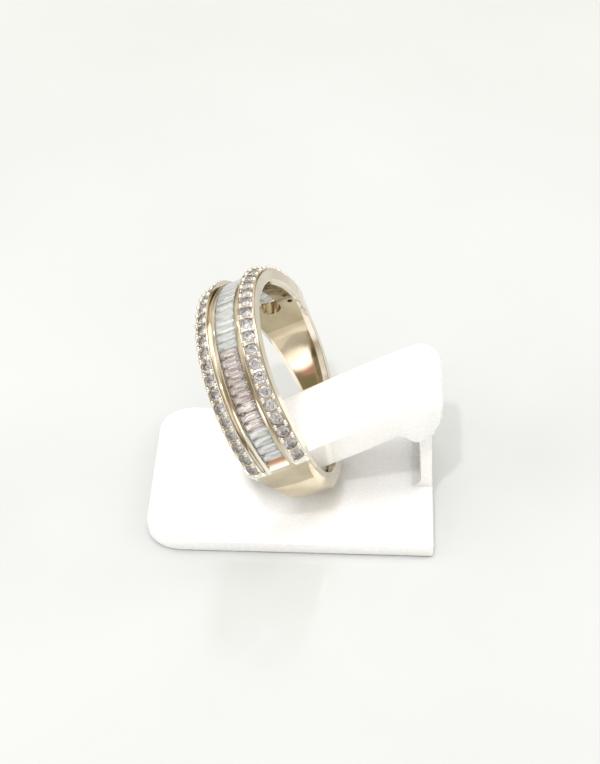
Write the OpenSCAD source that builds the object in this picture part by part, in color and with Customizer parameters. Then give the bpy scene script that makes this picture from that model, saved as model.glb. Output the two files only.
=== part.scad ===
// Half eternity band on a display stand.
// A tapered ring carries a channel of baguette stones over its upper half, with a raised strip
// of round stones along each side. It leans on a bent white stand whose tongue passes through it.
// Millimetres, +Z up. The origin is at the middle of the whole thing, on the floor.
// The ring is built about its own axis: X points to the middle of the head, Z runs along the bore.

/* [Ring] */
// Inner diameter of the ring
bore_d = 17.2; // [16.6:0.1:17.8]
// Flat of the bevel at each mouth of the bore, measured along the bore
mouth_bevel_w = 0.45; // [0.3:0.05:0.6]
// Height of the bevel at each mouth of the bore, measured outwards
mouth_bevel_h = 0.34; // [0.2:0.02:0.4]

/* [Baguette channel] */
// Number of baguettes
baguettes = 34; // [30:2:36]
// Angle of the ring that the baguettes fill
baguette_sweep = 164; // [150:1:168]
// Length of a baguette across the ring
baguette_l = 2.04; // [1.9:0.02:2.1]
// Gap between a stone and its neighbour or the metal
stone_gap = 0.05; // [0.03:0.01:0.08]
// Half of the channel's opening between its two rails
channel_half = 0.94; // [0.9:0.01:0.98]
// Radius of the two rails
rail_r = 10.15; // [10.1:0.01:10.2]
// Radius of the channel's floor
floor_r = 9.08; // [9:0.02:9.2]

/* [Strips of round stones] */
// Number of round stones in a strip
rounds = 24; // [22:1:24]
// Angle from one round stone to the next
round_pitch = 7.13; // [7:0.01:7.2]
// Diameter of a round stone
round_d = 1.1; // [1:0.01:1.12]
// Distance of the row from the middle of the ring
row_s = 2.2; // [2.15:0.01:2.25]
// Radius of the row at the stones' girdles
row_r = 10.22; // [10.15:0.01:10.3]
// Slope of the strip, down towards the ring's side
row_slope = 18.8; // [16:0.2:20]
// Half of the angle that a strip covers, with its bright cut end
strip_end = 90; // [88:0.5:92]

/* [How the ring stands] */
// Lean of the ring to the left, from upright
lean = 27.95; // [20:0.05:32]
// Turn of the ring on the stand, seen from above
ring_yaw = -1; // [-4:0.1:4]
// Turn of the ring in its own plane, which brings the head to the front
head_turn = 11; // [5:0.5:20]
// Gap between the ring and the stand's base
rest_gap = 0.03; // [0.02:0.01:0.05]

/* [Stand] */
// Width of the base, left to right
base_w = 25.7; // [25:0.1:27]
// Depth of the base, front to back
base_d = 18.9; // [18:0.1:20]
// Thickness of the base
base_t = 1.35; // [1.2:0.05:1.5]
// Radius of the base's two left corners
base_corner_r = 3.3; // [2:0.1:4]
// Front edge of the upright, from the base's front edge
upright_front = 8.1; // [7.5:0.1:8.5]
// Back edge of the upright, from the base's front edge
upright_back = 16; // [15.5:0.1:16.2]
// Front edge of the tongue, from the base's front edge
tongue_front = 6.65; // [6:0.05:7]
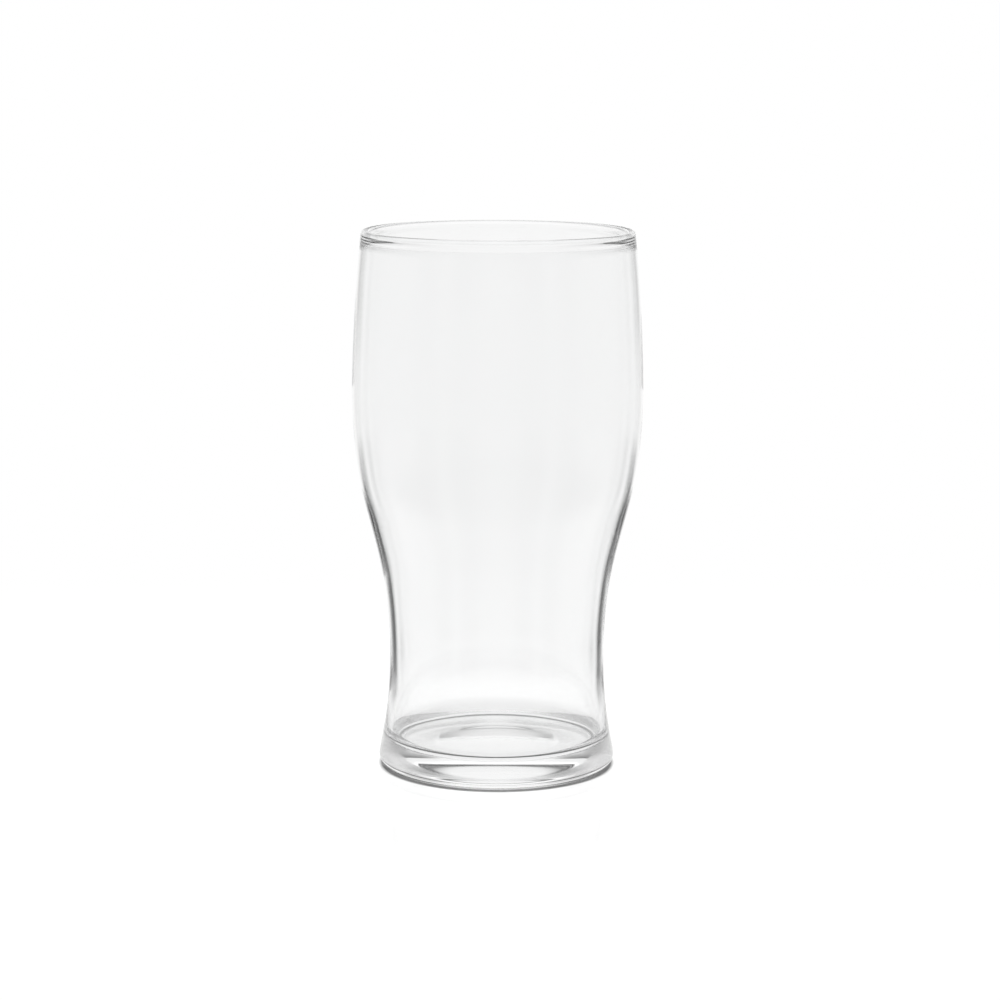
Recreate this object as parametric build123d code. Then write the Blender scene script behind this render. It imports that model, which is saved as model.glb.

+ + + +

WRITTEN EXERCISE
Stop after the line containing "mouth_bevel_h = 0.34; // [0.2:0.02:0.4]": print exactly the lines from the start of the entries above up to it, that line included.

RESPONSE TO THE TASK
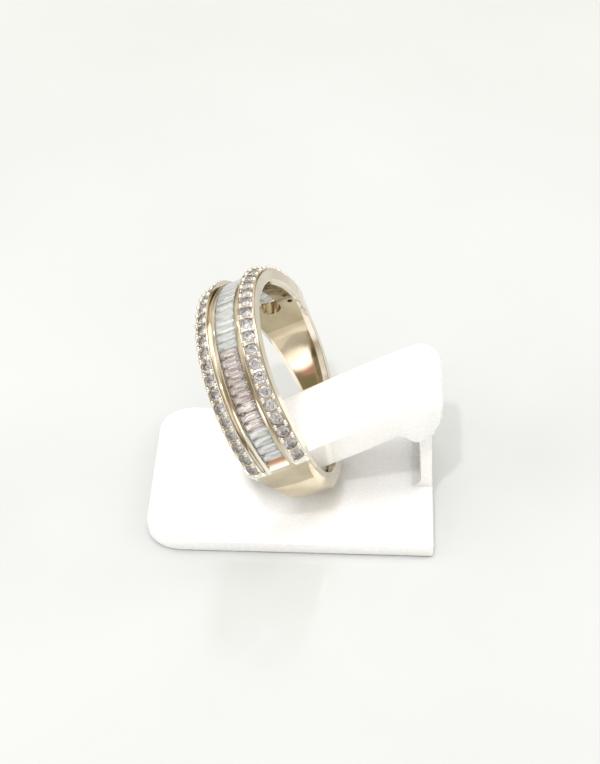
Write the OpenSCAD source that builds the object in this picture part by part, in color and with Customizer parameters. Then give the bpy scene script that makes this picture from that model, saved as model.glb. Output the two files only.
=== part.scad ===
// Half eternity band on a display stand.
// A tapered ring carries a channel of baguette stones over its upper half, with a raised strip
// of round stones along each side. It leans on a bent white stand whose tongue passes through it.
// Millimetres, +Z up. The origin is at the middle of the whole thing, on the floor.
// The ring is built about its own axis: X points to the middle of the head, Z runs along the bore.

/* [Ring] */
// Inner diameter of the ring
bore_d = 17.2; // [16.6:0.1:17.8]
// Flat of the bevel at each mouth of the bore, measured along the bore
mouth_bevel_w = 0.45; // [0.3:0.05:0.6]
// Height of the bevel at each mouth of the bore, measured outwards
mouth_bevel_h = 0.34; // [0.2:0.02:0.4]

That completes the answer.